O povo aceita que políticos roubem e mintam. Quantas vezes já ouvimos dizer que todos os políticos roubam. Quantos já nos disseram que eles mentem para ganhar votos? Um conceito de política próprio aos brasileiros e uma aceitação fatalista dos fatos. Mas o que teve esse roubo e essa mentira eleitoral de diferente das outras? Por que o ódio?
 
A enorme quantidade de dinheiro e o tamanho da mentira é, para muitos, o xis da questão. Foi demais, disse minha sábia manicure. 
 
De fato, desde junho de 2013 o povo nas ruas por todo o país, os economistas de várias tendências dizendo que deveria haver mudanças profundas na condução da política econômica e nada foi feito, nenhuma resposta dada na campanha eleitoral da presidente e menos ainda agora quando a crise se instalou.

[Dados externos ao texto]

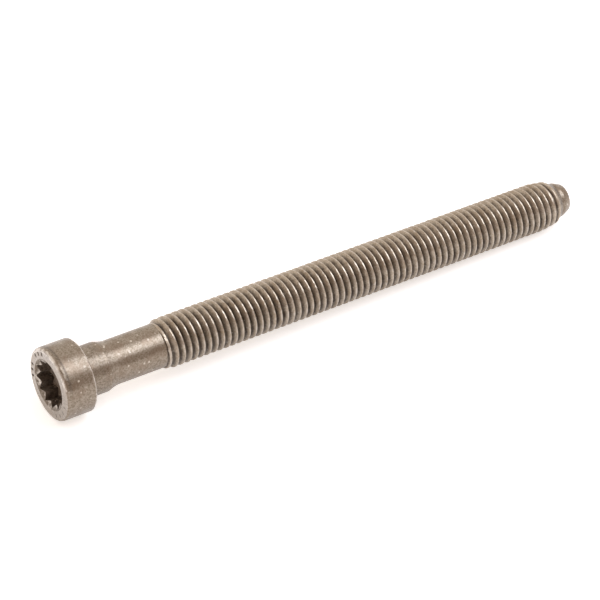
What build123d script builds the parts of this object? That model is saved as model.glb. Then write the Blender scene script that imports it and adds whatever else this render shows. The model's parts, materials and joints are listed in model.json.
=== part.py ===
from build123d import *
import os
from math import atan2, degrees, radians, sqrt, tan

# A cylinder head bolt, forged and turned in one piece, with a cylinder head, a twelve-point
# socket, a guide collar under the head, a plain shank, a long M12 x 1.75 thread and a pilot.
# All sizes are in millimetres and all angles in degrees.
# The bolt is drawn along X from the outer face of its head, at x = 0, and then laid down.

# Head
head_diameter = 17.4
head_height = 7.6
head_face_round = 0.8
head_seat_edge_break = 0.25

# Twelve-point socket: three squares, turned thirty degrees from one to the next
socket_tip_diameter = 11.9
socket_square_count = 3
socket_wall_depth = 3.6
socket_floor_angle = 135.0
socket_mouth_diameter = 12.3
socket_mouth_angle = 120.0
socket_turn = -9.7

# Guide collar under the head
collar_diameter = 11.9
collar_length = 5.4
collar_root_round = 0.4
collar_taper_length = 2.8

# Shank and thread, measured from the seat under the head
shank_diameter = 10.5
shank_end = 19.9
thread_diameter = 11.97
thread_runout_length = 2.6
thread_length = 114.7
thread_lead_length = 3.9
thread_lead_diameter = 10.9

# Pilot on the end of the thread
pilot_diameter = 8.7
pilot_shoulder_length = 1.8
pilot_length = 0.9
pilot_point_length = 1.9
pilot_point_angle = 22.0

# Places along the bolt, worked out from the sizes above
seat = head_height
collar_end = seat + collar_length
shank_start = collar_end + collar_taper_length
thread_start = seat + shank_end
thread_full_start = thread_start + thread_runout_length
thread_end = thread_start + thread_length
thread_full_end = thread_end - thread_lead_length - pilot_shoulder_length
pilot_start = thread_end
pilot_point_start = pilot_start + pilot_length
bolt_length = pilot_point_start + pilot_point_length


def turned_body():
    """The outside of the bolt, turned about X, with a solid head."""
    head_radius = head_diameter / 2
    pilot_radius = pilot_diameter / 2
    point_radius = pilot_radius - pilot_point_length * tan(radians(pilot_point_angle))
    edge = head_seat_edge_break
    corners = [
        (0, 0),
        (0, head_radius),
        (seat - edge, head_radius),
        (seat, head_radius - edge),
        (seat, collar_diameter / 2),
        (collar_end, collar_diameter / 2),
        (shank_start, shank_diameter / 2),
        (thread_start, shank_diameter / 2),
        (thread_full_start, thread_diameter / 2),
        (thread_full_end, thread_diameter / 2),
        (thread_full_end + thread_lead_length, thread_lead_diameter / 2),
        (pilot_start, pilot_radius),
        (pilot_point_start, pilot_radius),
        (bolt_length, point_radius),
        (bolt_length, 0),
    ]
    section = make_face(Polyline(*corners, close=True))
    section = round_corner(section, (0, head_radius), head_face_round)
    section = round_corner(section, (seat, collar_diameter / 2), collar_root_round)
    return revolve(Plane.XZ * section, Axis.X)


def round_corner(section, point, radius):
    """Rounds the one corner of a flat section that lies at a point."""
    corner = section.vertices().sort_by_distance((point[0], point[1], 0))[0]
    return fillet([corner], radius)


def star_section():
    """The socket's outline: equal squares turned about one centre, with a point near the top."""
    side = socket_tip_diameter / sqrt(2)
    step = 90.0 / socket_square_count
    squares = [Rotation(0, 0, socket_turn + 45 + step * i) * Rectangle(side, side)
               for i in range(socket_square_count)]
    star = squares[0]
    for square in squares[1:]:
        star += square
    return star


def socket_hollow():
    """What the socket takes out of the head: star, cone-shaped floor and countersunk mouth."""
    tip_radius = socket_tip_diameter / 2
    mouth_radius = socket_mouth_diameter / 2
    floor_drop = tip_radius / tan(radians(socket_floor_angle / 2))
    mouth_depth = mouth_radius / tan(radians(socket_mouth_angle / 2))
    floor_depth = socket_wall_depth + floor_drop
    star = Plane.YZ * extrude(star_section(), floor_depth)
    floor = revolve(make_face(Polyline((0, 0), (0, tip_radius), (socket_wall_depth, tip_radius),
                                       (floor_depth, 0), close=True)), Axis.X)
    mouth = revolve(make_face(Polyline((0, 0), (0, mouth_radius), (mouth_depth, 0), close=True)), Axis.X)
    return (star & floor) + mouth


def laid_down(bolt):
    """Lays the bolt on its head and its thread, with the middle of its base at the origin."""
    head_contact = seat - head_seat_edge_break
    drop = (head_diameter - thread_diameter) / 2
    tilt = degrees(atan2(drop, thread_full_end - head_contact))
    leaning = Rotation(0, tilt, 0) * bolt
    box = leaning.bounding_box()
    return Pos(-(box.min.X + box.max.X) / 2, 0, -box.min.Z) * leaning


head_bolt = laid_down(turned_body() - socket_hollow())

os.makedirs("parts", exist_ok=True)
export_step(head_bolt, "parts/head_bolt.step")
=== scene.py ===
"""The look of a long cylinder head bolt, lying on a pale floor in soft studio light.

The bolt is built in its own frame, in millimetres: x runs along its axis from the outer face of its head
towards its pilot, z is its top side and y is across. An angle round the axis is in degrees, 0 at the top
and growing in the sense that a right-hand screw turns to go in. The finished skin is laid down once, at
the end, where the drive mount of the record says the bolt lies.
"""

import json
import logging
from collections.abc import Callable, Sequence
from dataclasses import dataclass, field, replace
from enum import Enum
from math import asin, atan2, cos, degrees, pi, radians, sin, sqrt, tan

import bmesh
import bpy
from mathutils import Euler, Matrix, Vector, noise

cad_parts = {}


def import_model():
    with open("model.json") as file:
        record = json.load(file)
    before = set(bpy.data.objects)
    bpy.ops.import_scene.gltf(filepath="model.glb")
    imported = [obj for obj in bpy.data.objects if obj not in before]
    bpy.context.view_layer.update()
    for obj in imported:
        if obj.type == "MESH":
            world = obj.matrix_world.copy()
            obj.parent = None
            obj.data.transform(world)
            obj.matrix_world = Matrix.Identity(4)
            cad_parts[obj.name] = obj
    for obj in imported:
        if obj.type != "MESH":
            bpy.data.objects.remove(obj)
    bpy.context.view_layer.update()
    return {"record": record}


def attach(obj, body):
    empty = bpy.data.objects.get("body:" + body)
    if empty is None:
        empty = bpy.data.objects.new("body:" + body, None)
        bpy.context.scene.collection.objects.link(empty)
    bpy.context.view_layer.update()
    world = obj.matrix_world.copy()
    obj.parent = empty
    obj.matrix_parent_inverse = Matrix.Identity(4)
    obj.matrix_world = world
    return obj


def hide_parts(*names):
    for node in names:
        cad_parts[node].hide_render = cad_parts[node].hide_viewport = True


LOG = logging.getLogger("bolt")

MM = 0.001
FULL_TURN = 360.0
HALF_TURN = 180.0
BOLT_NODE = "head_bolt"
BODY = "root"

# Names of the attributes that every vertex of the skin carries.
WORN = "worn"
DEEP = "deep"

# Kinds of node that recur, and the sockets of Blender's Mix node when it mixes colours.
MATH = "ShaderNodeMath"
MAP_RANGE = "ShaderNodeMapRange"
NOISE = "ShaderNodeTexNoise"
MIX = "ShaderNodeMix"
MIX_FACTOR = 0
MIX_FIRST = 6
MIX_SECOND = 7
MIX_RESULT = 2

# What a number of a node can come from.
Source = float | bpy.types.Node | bpy.types.NodeSocket


class Zone(Enum):
    """How a part of the skin was made; the value is the number of its material slot."""

    TURNED = 0
    ROLLED = 1
    PUNCHED = 2
    FACED = 3


def linear(code: str) -> tuple[float, float, float, float]:
    """Turns an sRGB hex colour to Blender's linear colour.

    Args:
        code: Six hex digits, red first.

    Returns:
        Red, green, blue and an alpha of one.
    """
    channels = [int(code[i:i + 2], 16) / 255 for i in (0, 2, 4)]
    red, green, blue = (c / 12.92 if c <= 0.04045 else ((c + 0.055) / 1.055) ** 2.4 for c in channels)
    return red, green, blue, 1.0


def off_angle(angle: float, middle: float) -> float:
    """How far an angle is past another, from -180 to 180 degrees."""
    return (angle - middle + HALF_TURN) % FULL_TURN - HALF_TURN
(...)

A isso se somam anos de um mantra dito pelos petistas que diariamente culpavam indivíduos pelas nossas desigualdades e pela pobreza. A “culpa” é da “burguesia branca”, dos ricos, diziam. O mantra acabou, como um bumerangue, se voltando contra seus formuladores.
 
Talvez as questões acima elencadas expliquem o ódio contra a nossa presidente e uma conclamação para que ela saia do governo, como se isso fosse resolver alguma coisa.
 
Não vou à manifestação a favor do impeachment. Não votei em Dilma, não concordo com a política do governo que assumiu o poder, mas não acho que é hora de pedir o afastamento da presidente. Como já disse acima,  de que adiantaria? É hora de exigir mudanças na condução da coisa pública. A democracia é uma experiência difícil porque implica aceitar a crítica para que portas se abram e novas soluções apareçam. Não adianta enfiar a cabeça como avestruz, como foi feito até aqui pelos condutores da nossa política recente.